* [Given problem]:
What follows is a listing. Return every line of it exactly.

┌──

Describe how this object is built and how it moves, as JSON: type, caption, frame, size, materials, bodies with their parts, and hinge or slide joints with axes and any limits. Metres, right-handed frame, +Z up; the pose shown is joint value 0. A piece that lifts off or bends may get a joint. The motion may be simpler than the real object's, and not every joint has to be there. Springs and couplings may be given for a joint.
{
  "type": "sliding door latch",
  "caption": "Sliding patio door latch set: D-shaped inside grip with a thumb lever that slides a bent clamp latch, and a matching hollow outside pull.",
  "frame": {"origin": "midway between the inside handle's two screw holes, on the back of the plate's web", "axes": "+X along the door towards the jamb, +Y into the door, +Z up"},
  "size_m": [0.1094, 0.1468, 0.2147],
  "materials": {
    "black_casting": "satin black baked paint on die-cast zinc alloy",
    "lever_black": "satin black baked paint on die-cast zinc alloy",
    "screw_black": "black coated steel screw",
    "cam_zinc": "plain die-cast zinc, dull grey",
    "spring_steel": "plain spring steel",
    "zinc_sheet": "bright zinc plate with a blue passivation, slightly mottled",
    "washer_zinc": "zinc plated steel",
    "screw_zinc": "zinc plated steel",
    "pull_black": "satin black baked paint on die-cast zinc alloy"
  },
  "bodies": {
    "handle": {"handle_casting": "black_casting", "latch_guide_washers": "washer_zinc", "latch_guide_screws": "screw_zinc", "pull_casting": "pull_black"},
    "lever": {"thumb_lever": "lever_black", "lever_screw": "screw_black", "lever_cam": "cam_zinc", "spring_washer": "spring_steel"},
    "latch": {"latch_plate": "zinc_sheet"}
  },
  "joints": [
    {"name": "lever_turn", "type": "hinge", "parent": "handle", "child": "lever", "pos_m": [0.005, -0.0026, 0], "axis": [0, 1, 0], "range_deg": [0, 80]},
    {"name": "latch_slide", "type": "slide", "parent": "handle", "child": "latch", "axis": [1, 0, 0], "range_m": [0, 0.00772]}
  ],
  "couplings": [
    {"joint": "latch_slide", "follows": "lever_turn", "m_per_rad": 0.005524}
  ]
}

└──

* [Expected answer]:
Describe how this object is built and how it moves, as JSON: type, caption, frame, size, materials, bodies with their parts, and hinge or slide joints with axes and any limits. Metres, right-handed frame, +Z up; the pose shown is joint value 0. A piece that lifts off or bends may get a joint. The motion may be simpler than the real object's, and not every joint has to be there. Springs and couplings may be given for a joint.
{
  "type": "sliding door latch",
  "caption": "Sliding patio door latch set: D-shaped inside grip with a thumb lever that slides a bent clamp latch, and a matching hollow outside pull.",
  "frame": {"origin": "midway between the inside handle's two screw holes, on the back of the plate's web", "axes": "+X along the door towards the jamb, +Y into the door, +Z up"},
  "size_m": [0.1094, 0.1468, 0.2147],
  "materials": {
    "black_casting": "satin black baked paint on die-cast zinc alloy",
    "lever_black": "satin black baked paint on die-cast zinc alloy",
    "screw_black": "black coated steel screw",
    "cam_zinc": "plain die-cast zinc, dull grey",
    "spring_steel": "plain spring steel",
    "zinc_sheet": "bright zinc plate with a blue passivation, slightly mottled",
    "washer_zinc": "zinc plated steel",
    "screw_zinc": "zinc plated steel",
    "pull_black": "satin black baked paint on die-cast zinc alloy"
  },
  "bodies": {
    "handle": {"handle_casting": "black_casting", "latch_guide_washers": "washer_zinc", "latch_guide_screws": "screw_zinc", "pull_casting": "pull_black"},
    "lever": {"thumb_lever": "lever_black", "lever_screw": "screw_black", "lever_cam": "cam_zinc", "spring_washer": "spring_steel"},
    "latch": {"latch_plate": "zinc_sheet"}
  },
  "joints": [
    {"name": "lever_turn", "type": "hinge", "parent": "handle", "child": "lever", "pos_m": [0.005, -0.0026, 0], "axis": [0, 1, 0], "range_deg": [0, 80]},
    {"name": "latch_slide", "type": "slide", "parent": "handle", "child": "latch", "axis": [1, 0, 0], "range_m": [0, 0.00772]}
  ],
  "couplings": [
    {"joint": "latch_slide", "follows": "lever_turn", "m_per_rad": 0.005524}
  ]
}